Rappelons tout d’abord que le contrôle n’a rien de spécifique à l’Europe : plus d’une centaine de pays le pratique dans le monde, conduisant d’ailleurs les grandes entreprises à notifier leur projet dans plusieurs juridictions.

Pourquoi contrôler les fusions ? Tout simplement parce qu’une fusion-acquisition a potentiellement deux effets économiques contraires sur un marché.
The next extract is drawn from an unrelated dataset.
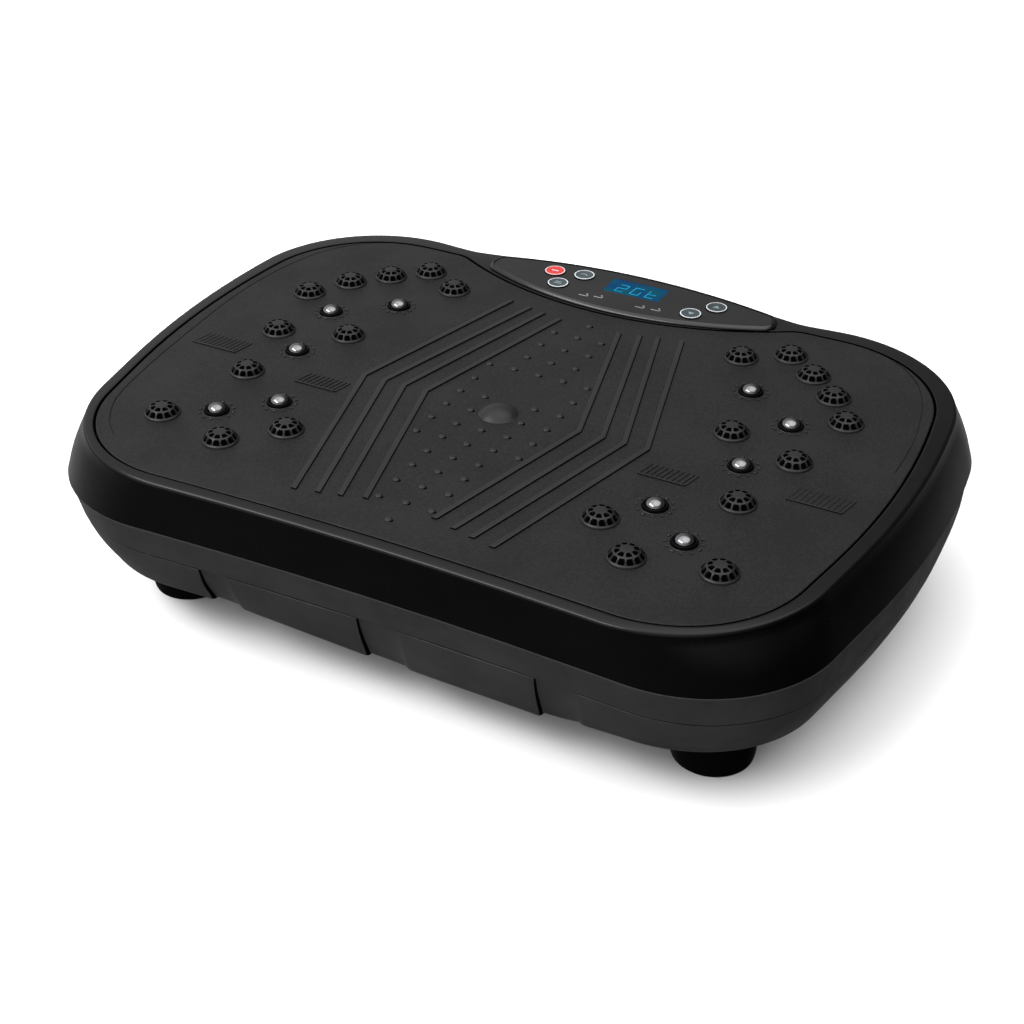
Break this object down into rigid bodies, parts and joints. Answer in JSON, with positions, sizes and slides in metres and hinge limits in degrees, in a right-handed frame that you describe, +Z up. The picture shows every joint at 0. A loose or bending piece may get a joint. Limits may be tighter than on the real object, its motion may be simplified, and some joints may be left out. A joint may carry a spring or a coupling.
{
  "type": "vibration plate",
  "caption": "Low rocking vibration platform with a studded tread mat, rear key panel, belt-driven eccentric drive and suction-cup feet.",
  "frame": {"origin": "on the floor, under the middle of the housing's outline", "axes": "+X along the long side, +Y from the front edge to the rear edge with the key panel, +Z up"},
  "size_m": [0.525, 0.378, 0.135],
  "materials": {
    "gloss_black_plastic": "semi-gloss moulded ABS, very fine grain on the top ring",
    "satin_black_plastic": "satin moulded ABS",
    "tread_rubber": "matt rubber-like tread with a fine leather grain",
    "black_rubber": "smooth black rubber",
    "polished_steel": "polished",
    "panel_film": "smooth printed film",
    "display_window": "blue backlit window; emissive",
    "red_key": "satin key with a white ring",
    "grey_key": "satin key with a white ring",
    "circuit_board": "solder mask",
    "socket_plastic": "moulded",
    "switch_plastic": "moulded rocker",
    "painted_steel": "black powder coat",
    "cast_metal": "as cast",
    "machined_steel": "ground",
    "motor_paint": "satin enamel"
  },
  "bodies": {
    "chassis": {"base_plate": "painted_steel", "foot_post_front_left": "satin_black_plastic", "foot_post_front_right": "satin_black_plastic", "foot_post_rear_left": "satin_black_plastic", "foot_post_rear_right": "satin_black_plastic", "suction_cup_front_left": "black_rubber", "suction_cup_front_right": "black_rubber", "suction_cup_rear_left": "black_rubber", "suction_cup_rear_right": "black_rubber", "rubber_buffer_front_left": "black_rubber", "rubber_buffer_front_right": "black_rubber", "rubber_buffer_rear_left": "black_rubber", "rubber_buffer_rear_right": "black_rubber", "motor": "motor_paint", "motor_bracket": "painted_steel", "motor_driver_board": "circuit_board", "drive_belt": "black_rubber", "pivot_bracket_front": "painted_steel", "pivot_bracket_rear": "painted_steel", "bearing_block_front": "cast_metal", "bearing_block_rear": "cast_metal"},
    "platform": {"upper_cover": "gloss_black_plastic", "lower_cover": "satin_black_plastic", "tread_mat": "tread_rubber", "deck_plate": "painted_steel", "magnet_stud_01": "polished_steel", "magnet_stud_02": "polished_steel", "magnet_stud_03": "polished_steel", "magnet_stud_04": "polished_steel", "magnet_stud_05": "polished_steel", "magnet_stud_06": "polished_steel", "magnet_stud_07": "polished_steel", "magnet_stud_08": "polished_steel", "magnet_stud_09": "polished_steel", "magnet_stud_10": "polished_steel", "control_panel": "panel_film", "display_lens": "display_window", "display_module": "satin_black_plastic", "control_board": "circuit_board", "inlet_panel": "satin_black_plastic", "power_inlet": "socket_plastic", "fuse_cap": "socket_plastic", "pivot_hanger_front": "painted_steel", "pivot_hanger_rear": "painted_steel", "rod_hanger_front": "painted_steel", "rod_hanger_rear": "painted_steel"},
    "crank": {"crank_shaft": "machined_steel", "crank_pulley": "cast_metal"},
    "motor_rotor": {"motor_shaft": "machined_steel", "motor_pulley": "cast_metal"},
    "rod_front": {"connecting_rod_front": "cast_metal"},
    "rod_rear": {"connecting_rod_rear": "cast_metal"},
    "power_key": {"power_button": "red_key"},
    "mode_key": {"mode_button": "grey_key"},
    "time_key": {"time_button": "grey_key"},
    "speed_down_key": {"speed_down_button": "grey_key"},
    "speed_up_key": {"speed_up_button": "grey_key"},
    "rocker": {"power_switch": "switch_plastic"}
  },
  "joints": [
    {"name": "platform_rock", "type": "hinge", "parent": "chassis", "child": "platform", "pos_m": [0, 0, 0.082], "axis": [0, 1, 0], "range_deg": [-1.1, 1.1], "stiffness_Nm_per_rad": 400},
    {"name": "crank_spin", "type": "hinge", "parent": "chassis", "child": "crank", "pos_m": [0.08, 0, 0.082], "axis": [0, 1, 0], "continuous": true},
    {"name": "motor_spin", "type": "hinge", "parent": "chassis", "child": "motor_rotor", "pos_m": [-0.09, 0, 0.082], "axis": [0, 1, 0], "continuous": true},
    {"name": "rod_front_turn", "type": "hinge", "parent": "crank", "child": "rod_front", "pos_m": [0.0815, -0.056, 0.082], "axis": [0, 1, 0], "continuous": true},
    {"name": "rod_rear_turn", "type": "hinge", "parent": "crank", "child": "rod_rear", "pos_m": [0.0815, 0.056, 0.082], "axis": [0, 1, 0], "continuous": true},
    {"name": "power_key_press", "type": "slide", "parent": "platform", "child": "power_key", "axis": [0, 0, -1], "range_m": [0, 0.0006], "stiffness_N_per_m": 3000},
    {"name": "mode_key_press", "type": "slide", "parent": "platform", "child": "mode_key", "axis": [0, 0, -1], "range_m": [0, 0.0006], "stiffness_N_per_m": 3000},
    {"name": "time_key_press", "type": "slide", "parent": "platform", "child": "time_key", "axis": [0, 0, -1], "range_m": [0, 0.0006], "stiffness_N_per_m": 3000},
    {"name": "speed_down_key_press", "type": "slide", "parent": "platform", "child": "speed_down_key", "axis": [0, 0, -1], "range_m": [0, 0.0006], "stiffness_N_per_m": 3000},
    {"name": "speed_up_key_press", "type": "slide", "parent": "platform", "child": "speed_up_key", "axis": [0, 0, -1], "range_m": [0, 0.0006], "stiffness_N_per_m": 3000},
    {"name": "power_switch_tilt", "type": "hinge", "parent": "platform", "child": "rocker", "pos_m": [0.014, 0.1802, 0.057], "axis": [0, 0, 1], "range_deg": [0, 16]}
  ],
  "couplings": [
    {"joint": "motor_spin", "follows": "crank_spin", "ratio": 1.906},
    {"joint": "rod_front_turn", "follows": "crank_spin", "ratio": -1},
    {"joint": "rod_rear_turn", "follows": "crank_spin", "ratio": -1}
  ]
}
Un premier effet est plutôt positif : une fusion permet de baisser les coûts, par exemple en générant des économies d’échelle, des complémentarités technologiques, en éliminant les doubles marges ou en rationalisant les capacités de production. L’argument des synergies est d’ailleurs mis en exergue par les futurs mariés pour justifier le bien-fondé de leur projet aux yeux des marchés financiers: c’est la fameuse règle du « 1 + 1 = 3 ». Dit en d’autres termes, la fusion va créer de la valeur pour l’actionnaire. Elle peut également profiter directement aux clients, si les gains d’efficacité se traduisent par des baisses de prix en aval ou par une augmentation de la capacité à innover.
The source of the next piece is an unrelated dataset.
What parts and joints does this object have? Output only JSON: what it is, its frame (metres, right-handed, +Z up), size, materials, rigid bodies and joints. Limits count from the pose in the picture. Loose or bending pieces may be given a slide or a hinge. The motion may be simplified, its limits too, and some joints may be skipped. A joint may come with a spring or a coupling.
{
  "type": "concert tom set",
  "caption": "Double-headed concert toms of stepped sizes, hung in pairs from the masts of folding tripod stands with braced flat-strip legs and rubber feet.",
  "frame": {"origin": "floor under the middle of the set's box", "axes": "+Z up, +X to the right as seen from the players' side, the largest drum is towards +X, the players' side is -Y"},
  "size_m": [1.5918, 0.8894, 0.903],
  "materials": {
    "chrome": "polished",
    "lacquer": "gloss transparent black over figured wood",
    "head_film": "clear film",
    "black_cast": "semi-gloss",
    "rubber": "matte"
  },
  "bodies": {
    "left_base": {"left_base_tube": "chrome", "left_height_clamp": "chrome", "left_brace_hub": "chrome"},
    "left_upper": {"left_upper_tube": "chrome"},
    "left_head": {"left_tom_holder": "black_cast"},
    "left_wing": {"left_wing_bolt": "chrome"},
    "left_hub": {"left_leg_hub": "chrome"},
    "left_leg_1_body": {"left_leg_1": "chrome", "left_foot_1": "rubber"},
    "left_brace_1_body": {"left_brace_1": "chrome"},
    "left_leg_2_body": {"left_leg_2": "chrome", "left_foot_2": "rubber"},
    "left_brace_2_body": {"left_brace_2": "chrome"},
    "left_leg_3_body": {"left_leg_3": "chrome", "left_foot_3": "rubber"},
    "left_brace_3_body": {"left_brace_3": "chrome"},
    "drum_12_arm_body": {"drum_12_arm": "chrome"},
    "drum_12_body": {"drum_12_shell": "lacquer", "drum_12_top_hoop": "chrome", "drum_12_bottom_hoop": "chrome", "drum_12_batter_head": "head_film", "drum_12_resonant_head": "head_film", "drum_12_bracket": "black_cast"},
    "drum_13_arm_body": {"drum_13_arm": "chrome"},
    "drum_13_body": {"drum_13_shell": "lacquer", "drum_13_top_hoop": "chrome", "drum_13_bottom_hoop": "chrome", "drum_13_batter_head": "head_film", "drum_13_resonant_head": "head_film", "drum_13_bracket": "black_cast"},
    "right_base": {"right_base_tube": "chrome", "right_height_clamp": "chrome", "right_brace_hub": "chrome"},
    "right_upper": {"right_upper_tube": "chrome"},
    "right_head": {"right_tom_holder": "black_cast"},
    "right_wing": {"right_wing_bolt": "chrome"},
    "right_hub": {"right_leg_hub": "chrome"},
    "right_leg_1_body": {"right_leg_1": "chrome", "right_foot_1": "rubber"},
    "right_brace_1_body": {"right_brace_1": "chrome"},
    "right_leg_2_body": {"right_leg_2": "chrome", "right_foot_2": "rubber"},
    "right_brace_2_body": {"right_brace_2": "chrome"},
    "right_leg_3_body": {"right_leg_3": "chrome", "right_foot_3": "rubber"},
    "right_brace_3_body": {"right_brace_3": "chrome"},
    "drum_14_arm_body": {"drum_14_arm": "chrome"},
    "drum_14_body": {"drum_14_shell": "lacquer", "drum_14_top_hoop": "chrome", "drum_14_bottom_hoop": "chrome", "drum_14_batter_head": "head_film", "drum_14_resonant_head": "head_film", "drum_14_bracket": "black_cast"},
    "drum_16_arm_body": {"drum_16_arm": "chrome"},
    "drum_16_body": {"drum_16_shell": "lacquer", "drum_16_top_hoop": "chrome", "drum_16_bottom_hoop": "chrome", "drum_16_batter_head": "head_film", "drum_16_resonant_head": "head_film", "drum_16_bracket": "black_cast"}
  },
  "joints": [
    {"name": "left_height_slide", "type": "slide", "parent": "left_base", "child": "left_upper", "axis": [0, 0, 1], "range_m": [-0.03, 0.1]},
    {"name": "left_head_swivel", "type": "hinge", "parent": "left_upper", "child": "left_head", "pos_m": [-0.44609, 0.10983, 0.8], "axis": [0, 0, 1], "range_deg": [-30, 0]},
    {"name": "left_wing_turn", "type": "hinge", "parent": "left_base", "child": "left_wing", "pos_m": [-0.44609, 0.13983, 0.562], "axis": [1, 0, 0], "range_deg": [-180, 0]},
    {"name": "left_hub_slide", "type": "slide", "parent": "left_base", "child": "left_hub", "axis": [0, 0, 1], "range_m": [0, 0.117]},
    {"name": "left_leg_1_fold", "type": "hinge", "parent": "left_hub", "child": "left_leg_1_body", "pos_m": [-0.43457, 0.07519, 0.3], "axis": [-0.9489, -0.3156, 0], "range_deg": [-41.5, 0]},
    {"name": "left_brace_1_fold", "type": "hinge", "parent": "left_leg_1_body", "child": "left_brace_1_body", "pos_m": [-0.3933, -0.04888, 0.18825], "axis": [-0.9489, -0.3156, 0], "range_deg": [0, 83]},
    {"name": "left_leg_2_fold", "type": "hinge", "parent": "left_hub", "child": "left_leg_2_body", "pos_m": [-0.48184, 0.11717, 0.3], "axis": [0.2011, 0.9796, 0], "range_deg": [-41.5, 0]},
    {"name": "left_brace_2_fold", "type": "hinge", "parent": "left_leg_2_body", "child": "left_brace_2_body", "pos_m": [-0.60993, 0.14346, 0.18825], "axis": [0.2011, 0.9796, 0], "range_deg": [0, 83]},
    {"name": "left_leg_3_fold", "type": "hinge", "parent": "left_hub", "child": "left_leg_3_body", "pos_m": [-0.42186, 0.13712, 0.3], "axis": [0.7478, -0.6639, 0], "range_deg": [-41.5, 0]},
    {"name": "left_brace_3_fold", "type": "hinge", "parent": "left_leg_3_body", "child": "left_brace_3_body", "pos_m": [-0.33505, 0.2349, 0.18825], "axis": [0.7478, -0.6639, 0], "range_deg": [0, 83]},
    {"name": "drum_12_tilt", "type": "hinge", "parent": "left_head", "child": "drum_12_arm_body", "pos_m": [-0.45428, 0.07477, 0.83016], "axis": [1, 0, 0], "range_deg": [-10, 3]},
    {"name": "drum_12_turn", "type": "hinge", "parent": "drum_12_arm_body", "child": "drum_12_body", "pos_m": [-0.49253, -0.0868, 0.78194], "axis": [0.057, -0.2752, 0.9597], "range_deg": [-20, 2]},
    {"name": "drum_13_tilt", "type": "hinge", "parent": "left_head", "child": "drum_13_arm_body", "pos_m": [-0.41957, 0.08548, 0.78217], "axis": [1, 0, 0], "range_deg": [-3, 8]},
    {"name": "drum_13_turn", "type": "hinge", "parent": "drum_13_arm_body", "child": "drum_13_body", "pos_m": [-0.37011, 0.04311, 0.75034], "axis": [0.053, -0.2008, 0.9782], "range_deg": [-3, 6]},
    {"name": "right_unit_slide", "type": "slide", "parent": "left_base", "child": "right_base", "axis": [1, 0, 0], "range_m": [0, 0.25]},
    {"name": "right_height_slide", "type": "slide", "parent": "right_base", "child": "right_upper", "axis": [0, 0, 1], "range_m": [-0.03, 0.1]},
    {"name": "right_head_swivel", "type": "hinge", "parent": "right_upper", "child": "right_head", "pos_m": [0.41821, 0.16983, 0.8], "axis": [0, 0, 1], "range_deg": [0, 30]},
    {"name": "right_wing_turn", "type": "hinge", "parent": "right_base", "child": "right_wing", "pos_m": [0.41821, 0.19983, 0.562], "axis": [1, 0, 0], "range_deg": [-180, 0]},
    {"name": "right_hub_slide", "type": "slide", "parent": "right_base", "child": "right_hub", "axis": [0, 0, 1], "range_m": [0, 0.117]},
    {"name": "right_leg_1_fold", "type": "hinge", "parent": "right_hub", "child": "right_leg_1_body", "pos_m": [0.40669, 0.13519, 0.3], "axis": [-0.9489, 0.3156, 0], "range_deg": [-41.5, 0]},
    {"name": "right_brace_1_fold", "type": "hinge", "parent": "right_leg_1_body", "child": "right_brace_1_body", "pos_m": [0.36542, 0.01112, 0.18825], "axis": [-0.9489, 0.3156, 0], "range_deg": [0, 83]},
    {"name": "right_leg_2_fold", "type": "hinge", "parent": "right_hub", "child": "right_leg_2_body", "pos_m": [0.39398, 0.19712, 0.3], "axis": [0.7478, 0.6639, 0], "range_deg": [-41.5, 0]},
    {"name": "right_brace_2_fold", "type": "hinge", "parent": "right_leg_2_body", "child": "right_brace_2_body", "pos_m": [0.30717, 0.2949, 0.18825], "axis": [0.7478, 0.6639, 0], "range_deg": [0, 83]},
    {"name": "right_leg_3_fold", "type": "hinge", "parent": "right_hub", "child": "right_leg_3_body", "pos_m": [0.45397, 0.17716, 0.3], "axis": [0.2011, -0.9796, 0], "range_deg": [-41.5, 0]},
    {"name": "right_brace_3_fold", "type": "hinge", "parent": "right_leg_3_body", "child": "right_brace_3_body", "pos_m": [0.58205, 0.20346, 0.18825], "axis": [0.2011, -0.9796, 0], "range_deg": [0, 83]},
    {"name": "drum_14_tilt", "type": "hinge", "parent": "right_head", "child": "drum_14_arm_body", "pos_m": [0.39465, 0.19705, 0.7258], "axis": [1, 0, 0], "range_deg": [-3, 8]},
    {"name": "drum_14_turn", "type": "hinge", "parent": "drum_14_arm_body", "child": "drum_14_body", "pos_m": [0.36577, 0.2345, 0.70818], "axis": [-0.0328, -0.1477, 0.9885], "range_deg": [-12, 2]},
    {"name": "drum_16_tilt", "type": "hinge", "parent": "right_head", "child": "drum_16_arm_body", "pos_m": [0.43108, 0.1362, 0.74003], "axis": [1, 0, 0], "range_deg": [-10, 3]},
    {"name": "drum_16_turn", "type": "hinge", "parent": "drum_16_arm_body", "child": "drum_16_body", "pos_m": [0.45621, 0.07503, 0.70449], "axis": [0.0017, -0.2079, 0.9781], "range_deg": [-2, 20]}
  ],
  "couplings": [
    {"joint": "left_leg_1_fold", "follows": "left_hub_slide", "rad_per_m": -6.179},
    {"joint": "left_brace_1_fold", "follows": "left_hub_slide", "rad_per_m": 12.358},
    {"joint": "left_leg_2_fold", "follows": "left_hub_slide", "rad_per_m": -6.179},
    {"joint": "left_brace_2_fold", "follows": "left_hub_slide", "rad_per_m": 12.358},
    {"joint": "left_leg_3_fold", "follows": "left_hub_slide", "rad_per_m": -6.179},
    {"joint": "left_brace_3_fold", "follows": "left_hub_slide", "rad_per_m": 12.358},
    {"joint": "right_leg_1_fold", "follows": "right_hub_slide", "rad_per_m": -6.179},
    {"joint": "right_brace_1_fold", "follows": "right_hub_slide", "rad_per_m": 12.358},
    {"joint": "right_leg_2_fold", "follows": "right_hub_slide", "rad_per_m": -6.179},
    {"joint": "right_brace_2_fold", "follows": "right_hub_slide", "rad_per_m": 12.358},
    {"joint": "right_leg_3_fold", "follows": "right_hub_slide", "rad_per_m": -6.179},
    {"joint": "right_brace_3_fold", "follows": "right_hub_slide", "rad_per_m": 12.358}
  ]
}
Mais une fusion peut aussi avoir un second effet sur le marché, celui de réduire l’intensité concurrentielle. Sur un marché concentré, avec de fortes barrières à l’entrée et sans contre-pouvoir des clients, le mariage de deux entreprises risque de conduire à des hausses de prix. Tel a été l’argument de la Commission pour imposer son veto au rachat d’Alstom par Siemens : sur le marché de la grande vitesse et de la signalisation ferroviaire, la nouvelle entité se serait retrouvée dominante en Europe, faisant craindre des augmentations de prix, au détriment des opérateurs ferroviaires et des passagers. Les parties avaient rétorqué que ce scénario était erroné car il ne tenait pas compte de la concurrence possible et probable d’un nouvel acteur venu de Chine, le géant CRRC.

Outre son impact sur les prix, une fusion peut aussi diminuer l’incitation à innover. Ainsi, lors de la fusion entre Dow et Dupont en 2017, la Commission a estimé que l’opération conduirait les deux entreprises, en concurrence frontale sur plusieurs projets de recherche-développement dans les pesticides, à ralentir le rythme de l’innovation. Pour dissiper ces craintes, la solution retenue a été radicale : DuPont a accepté de céder la totalité de sa R&D à un concurrent.

Compte tenu de cette ambivalence, la tâche des autorités de concurrence s’avère particulièrement délicate, et ce d’autant que l’exercice est par nature prospectif : il s’agit d’apprécier l’atteinte à la concurrence et l’ampleur des gains d’efficacité projetés, alors même que l’opération n’a pas encore eu lieu. L’issue du contrôle dépendra donc de la vraisemblance d’un scénario par rapport à un autre, tout comme de l’ampleur et… de la temporalité des effets invoqués : plus les gains d’efficacité sont lointains, moins ils sont pris en compte dans l’analyse. Autant dire que le projet de rachat de Bombardier par Alstom va donner lieu à une bataille d’arguments et de scénarios, à la mesure de l’ampleur de l’opération.

Emmanuel Combe est professeur à Skema Business School et vice-président de l’Autorité de la concurrence.